I guess the only way they’ll do something is by a plane crashing and hundreds of people dying. You know, that’ll be the best way for them to proclaim they’re doing something and go to the victims’ funerals, shake the hands of their families and have their coffins draped in our flag.

You see, while the movie “Sully” in which Tom Hanks, playing the true story of airlines pilot Chelsey Sullenberg whose plane got hit by birds as it took off form New York, causing both engines to fail and leading him to land the plane in the Hudson river, was a riveting Hollywood story, things almost never play out that way. Are we counting on countless miracles to keep our airport running?

An anonymous source inside Beirut’s airport confirmed this saying that: “If the International Air Transport Association (IATA) were to show up at Beirut’s airport unannounced, the place would be closed down in a matter of hours.

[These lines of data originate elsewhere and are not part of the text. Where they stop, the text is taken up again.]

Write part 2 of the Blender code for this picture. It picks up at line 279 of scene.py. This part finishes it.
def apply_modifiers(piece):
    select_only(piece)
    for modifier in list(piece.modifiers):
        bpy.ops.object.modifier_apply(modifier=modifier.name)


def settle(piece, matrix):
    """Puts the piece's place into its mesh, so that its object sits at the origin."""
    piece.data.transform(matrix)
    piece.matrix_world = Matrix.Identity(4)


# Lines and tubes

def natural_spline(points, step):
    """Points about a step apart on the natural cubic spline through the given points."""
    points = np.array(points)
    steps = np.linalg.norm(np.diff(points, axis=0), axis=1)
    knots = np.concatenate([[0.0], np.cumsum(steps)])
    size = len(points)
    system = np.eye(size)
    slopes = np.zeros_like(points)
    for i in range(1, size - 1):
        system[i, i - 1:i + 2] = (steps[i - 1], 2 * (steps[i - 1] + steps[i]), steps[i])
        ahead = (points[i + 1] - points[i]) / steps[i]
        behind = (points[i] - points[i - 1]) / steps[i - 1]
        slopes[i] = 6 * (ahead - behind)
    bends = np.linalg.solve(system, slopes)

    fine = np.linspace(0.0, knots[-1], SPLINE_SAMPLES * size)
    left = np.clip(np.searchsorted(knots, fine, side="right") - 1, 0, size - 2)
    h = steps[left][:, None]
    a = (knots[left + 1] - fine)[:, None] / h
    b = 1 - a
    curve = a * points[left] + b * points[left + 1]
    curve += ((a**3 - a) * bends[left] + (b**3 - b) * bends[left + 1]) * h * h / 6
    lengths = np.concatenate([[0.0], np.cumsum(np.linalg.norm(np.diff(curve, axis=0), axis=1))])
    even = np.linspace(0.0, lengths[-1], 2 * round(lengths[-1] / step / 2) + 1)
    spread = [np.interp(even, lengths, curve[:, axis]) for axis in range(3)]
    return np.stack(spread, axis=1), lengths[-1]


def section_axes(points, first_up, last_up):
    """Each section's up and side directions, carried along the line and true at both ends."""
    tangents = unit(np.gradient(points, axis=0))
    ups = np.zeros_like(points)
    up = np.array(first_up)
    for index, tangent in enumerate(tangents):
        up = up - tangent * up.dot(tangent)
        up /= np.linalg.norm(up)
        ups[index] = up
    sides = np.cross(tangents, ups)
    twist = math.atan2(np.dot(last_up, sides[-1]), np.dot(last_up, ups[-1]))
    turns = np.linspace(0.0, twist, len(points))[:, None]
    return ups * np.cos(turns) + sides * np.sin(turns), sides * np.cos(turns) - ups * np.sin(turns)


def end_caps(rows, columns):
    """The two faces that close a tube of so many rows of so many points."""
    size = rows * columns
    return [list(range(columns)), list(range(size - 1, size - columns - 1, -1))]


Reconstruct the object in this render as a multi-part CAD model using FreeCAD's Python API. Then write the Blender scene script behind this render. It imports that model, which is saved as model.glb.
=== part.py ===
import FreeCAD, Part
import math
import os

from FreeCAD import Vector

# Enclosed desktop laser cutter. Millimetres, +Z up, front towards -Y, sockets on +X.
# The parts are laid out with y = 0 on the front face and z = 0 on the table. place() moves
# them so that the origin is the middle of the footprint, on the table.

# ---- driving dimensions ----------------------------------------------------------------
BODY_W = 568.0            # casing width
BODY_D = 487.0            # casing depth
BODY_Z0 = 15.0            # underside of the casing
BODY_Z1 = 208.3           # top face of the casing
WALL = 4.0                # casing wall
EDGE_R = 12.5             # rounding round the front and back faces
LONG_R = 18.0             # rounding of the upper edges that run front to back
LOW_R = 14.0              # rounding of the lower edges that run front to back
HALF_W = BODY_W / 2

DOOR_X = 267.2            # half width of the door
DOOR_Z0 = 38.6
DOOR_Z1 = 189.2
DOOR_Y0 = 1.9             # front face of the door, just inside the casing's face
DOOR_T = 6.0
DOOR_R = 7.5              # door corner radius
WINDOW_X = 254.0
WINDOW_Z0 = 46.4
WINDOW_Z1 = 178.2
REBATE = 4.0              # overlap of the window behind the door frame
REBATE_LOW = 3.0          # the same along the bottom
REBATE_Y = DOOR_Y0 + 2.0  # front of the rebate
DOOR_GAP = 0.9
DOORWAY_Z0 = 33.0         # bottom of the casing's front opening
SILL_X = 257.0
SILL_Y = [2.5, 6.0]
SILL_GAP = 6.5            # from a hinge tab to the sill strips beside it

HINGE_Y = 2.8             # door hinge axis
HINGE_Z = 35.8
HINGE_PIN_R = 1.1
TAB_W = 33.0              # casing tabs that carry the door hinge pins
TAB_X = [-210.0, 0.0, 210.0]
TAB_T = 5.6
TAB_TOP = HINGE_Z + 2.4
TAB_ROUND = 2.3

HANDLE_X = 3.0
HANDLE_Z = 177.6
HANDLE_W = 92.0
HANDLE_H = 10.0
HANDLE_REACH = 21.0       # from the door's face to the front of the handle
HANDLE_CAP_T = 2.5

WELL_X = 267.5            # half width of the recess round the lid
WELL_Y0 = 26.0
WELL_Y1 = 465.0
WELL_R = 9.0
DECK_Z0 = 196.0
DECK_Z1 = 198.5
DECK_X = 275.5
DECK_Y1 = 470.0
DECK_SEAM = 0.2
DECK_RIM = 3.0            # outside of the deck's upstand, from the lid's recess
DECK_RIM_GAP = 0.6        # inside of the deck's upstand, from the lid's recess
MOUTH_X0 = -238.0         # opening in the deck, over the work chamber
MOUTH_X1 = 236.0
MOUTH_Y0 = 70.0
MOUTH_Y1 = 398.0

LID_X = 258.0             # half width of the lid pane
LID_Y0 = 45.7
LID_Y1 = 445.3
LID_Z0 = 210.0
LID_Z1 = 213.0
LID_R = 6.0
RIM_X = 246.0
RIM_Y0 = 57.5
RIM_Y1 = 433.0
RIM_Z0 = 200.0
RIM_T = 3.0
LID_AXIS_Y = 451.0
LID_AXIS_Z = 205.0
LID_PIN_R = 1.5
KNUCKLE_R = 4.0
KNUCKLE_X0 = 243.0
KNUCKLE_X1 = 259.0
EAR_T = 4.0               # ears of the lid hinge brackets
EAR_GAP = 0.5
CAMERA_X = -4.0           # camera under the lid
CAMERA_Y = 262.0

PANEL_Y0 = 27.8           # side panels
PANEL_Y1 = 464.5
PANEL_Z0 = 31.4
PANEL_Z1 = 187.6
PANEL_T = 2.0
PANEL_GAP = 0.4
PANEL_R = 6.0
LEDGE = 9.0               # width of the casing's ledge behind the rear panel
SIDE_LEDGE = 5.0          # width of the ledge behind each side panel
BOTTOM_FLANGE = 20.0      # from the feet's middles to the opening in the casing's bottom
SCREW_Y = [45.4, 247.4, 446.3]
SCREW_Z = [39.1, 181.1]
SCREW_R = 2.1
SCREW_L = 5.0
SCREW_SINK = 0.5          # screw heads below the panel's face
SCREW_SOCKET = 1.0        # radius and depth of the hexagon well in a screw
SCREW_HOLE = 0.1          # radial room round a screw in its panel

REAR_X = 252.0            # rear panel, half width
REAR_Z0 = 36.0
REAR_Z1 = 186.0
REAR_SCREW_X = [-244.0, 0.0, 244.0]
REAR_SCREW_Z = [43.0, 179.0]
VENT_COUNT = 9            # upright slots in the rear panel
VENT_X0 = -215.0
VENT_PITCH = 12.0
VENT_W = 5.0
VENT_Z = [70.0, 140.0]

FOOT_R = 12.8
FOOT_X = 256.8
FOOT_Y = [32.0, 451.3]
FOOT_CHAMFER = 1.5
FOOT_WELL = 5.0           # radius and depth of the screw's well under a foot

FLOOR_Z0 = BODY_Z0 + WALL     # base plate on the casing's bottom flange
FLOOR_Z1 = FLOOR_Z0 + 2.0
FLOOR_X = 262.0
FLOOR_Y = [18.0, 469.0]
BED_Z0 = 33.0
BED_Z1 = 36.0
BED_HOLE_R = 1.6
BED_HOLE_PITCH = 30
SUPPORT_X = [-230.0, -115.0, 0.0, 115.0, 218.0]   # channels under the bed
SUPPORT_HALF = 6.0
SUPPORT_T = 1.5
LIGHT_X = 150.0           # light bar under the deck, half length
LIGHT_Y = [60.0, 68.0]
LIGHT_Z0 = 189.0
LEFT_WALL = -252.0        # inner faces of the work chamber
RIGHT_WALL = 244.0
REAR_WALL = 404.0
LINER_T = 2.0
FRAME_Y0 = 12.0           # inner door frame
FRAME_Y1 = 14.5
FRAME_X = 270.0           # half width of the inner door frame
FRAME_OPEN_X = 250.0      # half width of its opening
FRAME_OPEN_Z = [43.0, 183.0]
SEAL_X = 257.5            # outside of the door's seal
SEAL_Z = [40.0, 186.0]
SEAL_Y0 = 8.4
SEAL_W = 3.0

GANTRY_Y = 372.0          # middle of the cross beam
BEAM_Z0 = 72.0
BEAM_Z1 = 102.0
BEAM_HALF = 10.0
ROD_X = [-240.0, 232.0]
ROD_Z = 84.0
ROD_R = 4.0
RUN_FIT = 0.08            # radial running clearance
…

This is how unsafe things have become.”

It doesn’t stop there. He says that aviation has become so hazardous that “it’s a miracle how a crash has not occurred already. We literally hold our breaths every time a plane departs or lands.” Why hasn’t this made the media rounds yet? Because “airport officials are trying to hide it.”

I guess our safety and our lives are not worth anyone getting a headache over a media scandal. A plane crash is much easier to brush by, isn’t it?

Beirut’s airport is not only unsafe to use, it’s going to get us killed if we keep using it. The troubling part is that this is our only airport. The horrifying part is while our government is aware of this, they choose not to act out on it because, as we do things in Lebanon, we cross our fingers and hope for the best. Well, not this time.